The Absolute Return Letter November Letter
In his masterpiece The General Theory of Employment, Interest and Money John Maynard Keynes referred to what he called the ‘euthanasia of the rentier’. Keynes argued that interest rates should be lowered to the point where it secures full employment (through an increase in investments). At the same time he recognised that such a policy would probably destroy the livelihoods of those who lived off their investment income, hence the expression. Published in 1936, little did he know that his book referred to the implications of a policy which, three quarters of a century later, would be on everybody’s lips. Welcome to QE.
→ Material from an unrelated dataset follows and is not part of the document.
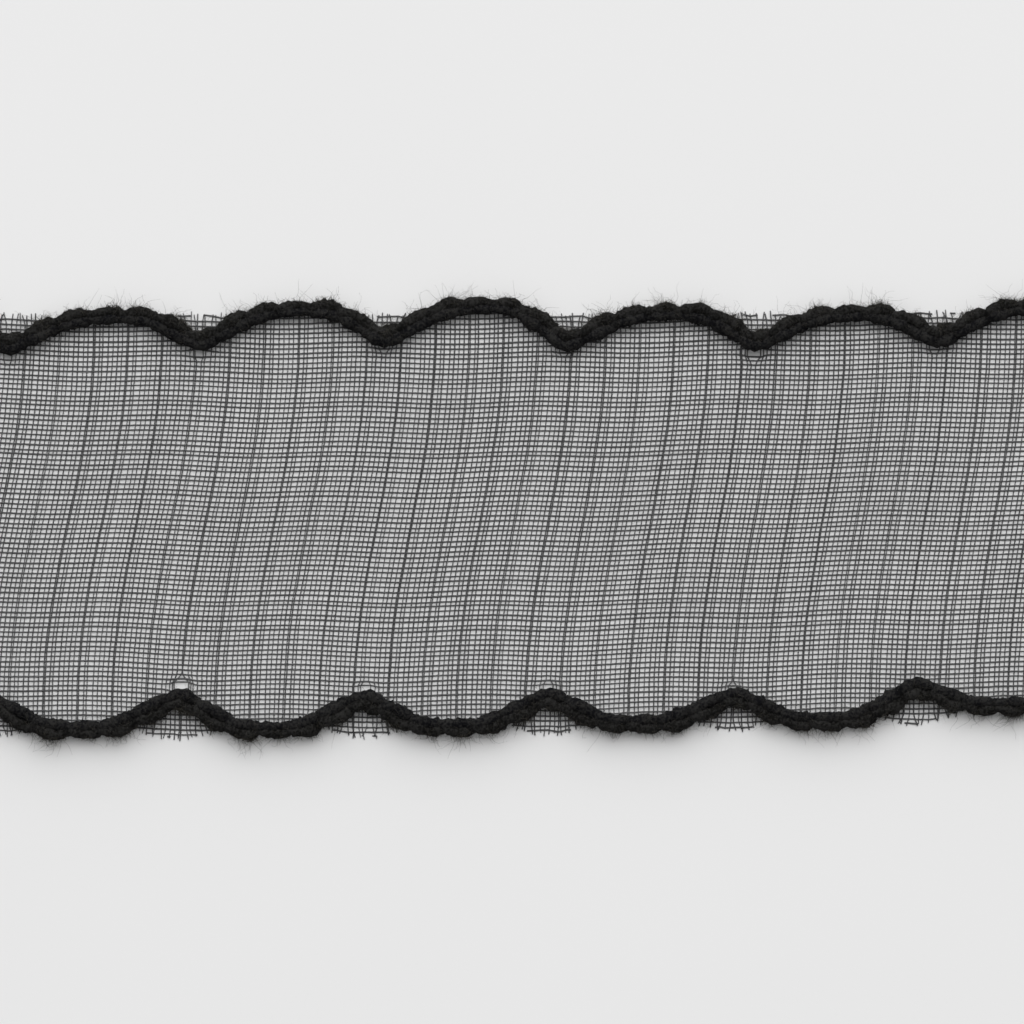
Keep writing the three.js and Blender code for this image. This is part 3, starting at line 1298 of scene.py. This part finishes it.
@dataclass
class Fuzz:
    """Loose fibres that stand off a chain's yarn, thickest on its outer side.

    A fibre's length is drawn around the mean one, and no fibre is longer than the longest or shorter
    than shortest_share of the mean. The three weights say how thickly fibres stand on the outer side,
    on the top and everywhere, and none starts under lowest_root. Tufts lie about tuft_length apart. The
    scatter is that of the first direction. A wobble has wobble_share of the curl, and its sine runs
    through wobble_pace radians. Up and down a fibre bends by upward_share of its curl and wobble.
    Towards the tip the radius shrinks by the taper. No fibre goes lower than the lowest.
    """

    chain: YarnChain
    name: str
    count: int
    mean_length: float
    longest: float
    stations: int
    curl: float
    outer_weight: float
    radius: float
    top_weight: float = 0.3
    base_weight: float = 0.1
    lowest_root: float = 0.35
    tuft_depth: float = 1.0
    tuft_length: float = 2.5
    shortest_share: float = 0.3
    scatter: float = 0.5
    upward_share: float = 0.4
    wobble_share: float = 0.5
    wobble_pace: tuple[float, float] = (4.0, 11.0)
    lowest: float = 0.02
    taper: float = 0.6
    sides: int = 3
    seed: int = 3

    def build(self, material: bpy.types.Material) -> bpy.types.Object:
        """Makes the fibres.

        More of them start on the yarn's outer side, some on its top and few elsewhere, in tufts that
        come and go along the edge. A fibre starts in the yarn's facing direction, scattered a little.
        The direction then turns by a steady curl and by a sine wobble, and the fibre's points are the
        running sum of it.

        Args:
            material: Finish of the fibres.

        Returns:
            The fibres as one piece.
        """
        side = self.chain.edge.side
        draw = np.random.default_rng(self.chain.seed + self.seed)
        points, facing, share = self.chain.surface()
        points, facing = points.reshape(-1, 3), facing.reshape(-1, 3)
        outward = np.maximum(facing[:, 1] * side.value, 0) * np.repeat(share, self.chain.sides) ** 2
        upward = np.maximum(facing[:, 2], 0)
        weight = self.base_weight + self.outer_weight * outward**2 + self.top_weight * upward
        weight *= points[:, 2] > self.lowest_root
        weight *= np.exp(self.tuft_depth * Waves(self.seed + 1, self.tuft_length).line(points[:, 0]))
        root = draw.choice(len(points), self.count, p=weight / weight.sum())
        first = facing[root] + draw.normal(0, self.scatter, (self.count, 3))
        first /= np.linalg.norm(first, axis=1, keepdims=True)
        shortest = self.shortest_share * self.mean_length
        length = np.clip(draw.exponential(self.mean_length, self.count), shortest, self.longest)
        part = np.linspace(0, 1, self.stations)[:, None]
        level = np.array([1, 1, self.upward_share])
        turn = draw.normal(0, self.curl, (self.count, 1, 3)) * part * level
        pace = draw.uniform(*self.wobble_pace, (self.count, 1, 1))
        wobble = draw.normal(0, self.wobble_share * self.curl, (self.count, 1, 3)) * np.sin(part * pace)
        run = first[:, None] + turn + wobble * level
        run /= np.linalg.norm(run, axis=2, keepdims=True)
        run *= length[:, None, None] / (self.stations - 1)
        path = points[root][:, None] + np.cumsum(run, axis=1) - run[:, :1]
        path[..., 2] = np.maximum(path[..., 2], self.lowest)
        left, up = square_frame(path)
        angle = 2 * np.pi * np.arange(self.sides) / self.sides
        ring = left[..., None, :] * np.cos(angle)[:, None] + up[..., None, :] * np.sin(angle)[:, None]
        rings = path[..., None, :] + ring * (self.radius * (1 - self.taper * part)[..., None])
        return Piece(
            name=f"{side.word}_yarn_{self.name}",
            points=rings.reshape(-1, 3),
            patches=tubes(np.ones(path.shape[:2], bool), self.sides),
            material=material,
            slot=Slot.YARN,
            node=side.node,
        ).build()


@dataclass
class Studio:
    """The camera straight above, the pale floor and the soft light from the ribbon's upper side.

    The frame's width, the place of its middle across the ribbon and the sensor's width are millimetres.
    Other lengths are metres, the power is watts and the elevation degrees.
    """

    frame_width: float = 58.88
    frame_middle: float = 0.374
    camera_height: float = 0.6
    sensor_width: float = 36.0
    clip_start: float = 0.01
    floor_size: float = 1.6
    key_power: float = 51.5
    key_size: float = 3.0
    key_distance: float = 1.6
    key_elevation: float = 41.0
    sky: float = 0.3

    def build(self) -> None:
        """Makes the camera, the lights and the floor."""
        self.camera()
        self.light()
        self.floor()
        bpy.context.scene.view_settings.view_transform = "Standard"

    def camera(self) -> None:
        """A long lens straight above, which takes in the photo's part of the ribbon."""
        data = bpy.data.cameras.new("camera")
        data.sensor_width = self.sensor_width
        data.lens = self.sensor_width * self.camera_height / (self.frame_width * MILLIMETRE)
        data.clip_start = self.clip_start
        camera = bpy.data.objects.new("camera", data)
        camera.location = (0, self.frame_middle * MILLIMETRE, self.camera_height)
        bpy.context.scene.collection.objects.link(camera)
        bpy.context.scene.camera = camera

    def light(self) -> None:
        """One large soft light from the upper side, and an even pale sky."""
        data = bpy.data.lights.new("key", "AREA")
        data.shape = "DISK"
        data.size = self.key_size
        data.energy = self.key_power
        key = bpy.data.objects.new("key", data)
        tilt = np.radians(90 - self.key_elevation)
        key.location = (0, self.key_distance * np.sin(tilt), self.key_distance * np.cos(tilt))
        key.rotation_euler = (-tilt, 0, 0)
        bpy.context.scene.collection.objects.link(key)
        world = bpy.data.worlds.new("sky")
        world.use_nodes = True
        background = world.node_tree.nodes["Background"]
        background.inputs["Color"].default_value = (1, 1, 1, 1)
        background.inputs["Strength"].default_value = self.sky
        bpy.context.scene.world = world

    def floor(self) -> None:
        """A plain pale floor at the height on which the ribbon lies."""
        half = self.floor_size / 2
        mesh = bpy.data.meshes.new("floor")
        corners = [(-half, -half, 0), (half, -half, 0), (half, half, 0), (-half, half, 0)]
        mesh.from_pydata(corners, [], [(0, 1, 2, 3)])
        mesh.materials.append(PaperFinish().build())
        floor = bpy.data.objects.new("floor", mesh)
        bpy.context.scene.collection.objects.link(floor)


def main() -> None:
    """Builds the studio and the ribbon, and reports each piece."""
    logging.basicConfig(level=logging.INFO, format="%(message)s")
    Studio().build()
    upper = Edge(
        Side.UPPER,
        UPPER_SCALLOPS,
        rise_share=0.34,
        fall_share=0.28,
        crest_tilt=0.22,
        corner_sharpness=3.0,
        raw_bend=0.4,
        valley_pull=0.064,
    )
    lower = Edge(
        Side.LOWER,
        LOWER_SCALLOPS,
        rise_share=0.3,
        fall_share=0.35,
        crest_tilt=0.0,
        corner_sharpness=4.5,
        raw_bend=1.3,
        valley_pull=0.072,
    )
    pieces = Organza(upper, lower).build(FilamentFinish().build())
    yarn = YarnFinish().build()
    fibre = FuzzFinish().build()
    upper_chain = YarnChain(upper, seed=31, outward_bulge=0.21, inward_bulge=0.17)
    lower_chain = YarnChain(lower, seed=57, outward_bulge=0.22, inward_bulge=0.2)
    for chain in (upper_chain, lower_chain):
        pieces.append(chain.build(yarn))
        down = Fuzz(
            chain,
            name="down",
            count=6600,
            mean_length=0.16,
            longest=0.45,
            stations=3,
            curl=1.1,
            outer_weight=5.0,
            radius=0.01,
        )
        hairs = Fuzz(
            chain,
            name="hairs",
            count=3200,
            mean_length=0.5,
            longest=1.5,
            stations=6,
            curl=2.6,
            outer_weight=9.0,
            radius=0.008,
        )
        pieces += [down.build(fibre), hairs.build(fibre)]
    for piece in pieces:
        triangles = sum(len(face.vertices) - 2 for face in piece.data.polygons)
        LOG.info("%s: %d triangles", piece.name, triangles)


if __name__ == "__main__":
    main()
Now back to QE – the topic of this month’s Absolute Return Letter. Over the past couple of years it has gradually become the consensus view that QE has failed because it hasn’t created the economic growth that everyone was hoping for. I find that view overly simplistic and naïve in equal measures. QE – or broadly similar monetary policy initiatives – has saved the world from a nasty and potentially very damaging financial meltdown not once, but twice – following the Lehman bankruptcy in the autumn of 2008 and during the depths of the Eurozone crisis in the second half of 2011. It is not clear at all (because it is impossible to quantify) how much worse off we would have been without QE, but worse off – in terms of GDP growth – we almost certainly would have been. Estimates range from 5% to 15% below actual numbers, but nobody really knows.
QE’s effect on asset prices
The second indisputable effect QE has had is on asset prices. The central banks’ unprecedented buying of bonds have had a material, and overwhelmingly positive, effect on asset prices – to the point where more and more people worry that we are in the process of forming a new bubble.